Que la meilleure façon d'apprivoiser la petite bête nommée ordinateur passe par le jeu, cela n'empêche pas que ce jeu puisse être sérieux. On peut s'en servir comme moyen de divertissement, bien sûr, la gamme des ludiciels disponibles sur le marché étant très vaste. On peut l'utiliser aussi pour approfondir ou consolider certains apprentissages, à l'aide d'exerciseurs, par exemple. Mais ce sont là des applications qui ne prennent en compte qu'une faible portion du potentiel de la machine. Parmi celles qui permettent d'accomplir des tâches complexes et de réaliser des projets ambitieux, il y a les logiciels-outils dont j'ai parlé dans une chronique précédente.


L'avènement d'Internet et la multiplication des disques optiques compacts (les DOC) font maintenant de l'ordinateur un instrument de recherche et de découverte indispensable.


Prendre le virage : aujourd’hui pour demain...

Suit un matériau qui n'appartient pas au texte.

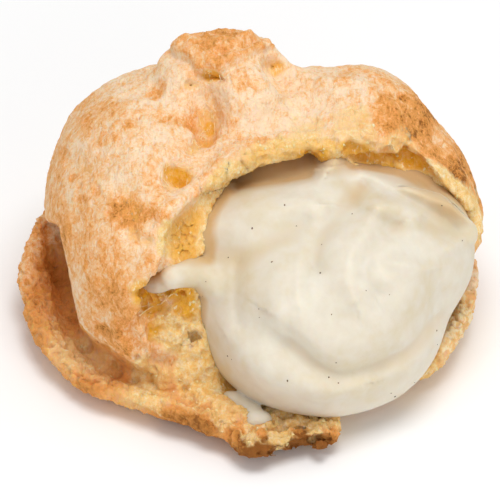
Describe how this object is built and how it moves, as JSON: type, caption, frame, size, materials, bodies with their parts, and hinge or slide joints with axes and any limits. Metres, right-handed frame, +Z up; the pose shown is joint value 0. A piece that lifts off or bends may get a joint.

Le présent texte vise, comme le lecteur aura pu le constater, à convaincre celles et ceux qui hésitent encore à prendre le virage informatique de se tourner vers les jeunes pour prendre exemple sur eux, pour s'alimenter à leur ferveur, à leur goût du défi, et pour s'inspirer de leur façon d'apprendre. Comme beaucoup d'inventions de ce siècle, téléphone, radio, télévision, vidéo, l'informatique envahira tous les domaines d'activités et il est fort probable que, d'ici dix ans, l'ordinateur aura une place de choix dans la plupart des foyers. Le phénomène est en marche. Il est incontournable. ll n'y a pas raison que l'école et ceux qui la font ne contribuent pas, dans le domaine qui est le leur, à en faire un outil d'apprentissage et de réussite optimal.


De plus, en cette époque où l'heure de la retraite sonne de plus en plus tôt pour les professionnelles et les professionnels de l'enseignement, l'ordinateur pourra leur permettre d'exercer une activité intellectuelle stimulante, de réaliser de «vieux» projets et, s'ils le désirent, de partager avec les plus jeunes leur savoir-faire bâti de longue main. Au seuil moi-même de la retraite, c'est en tout cas la grâce que je me souhaite!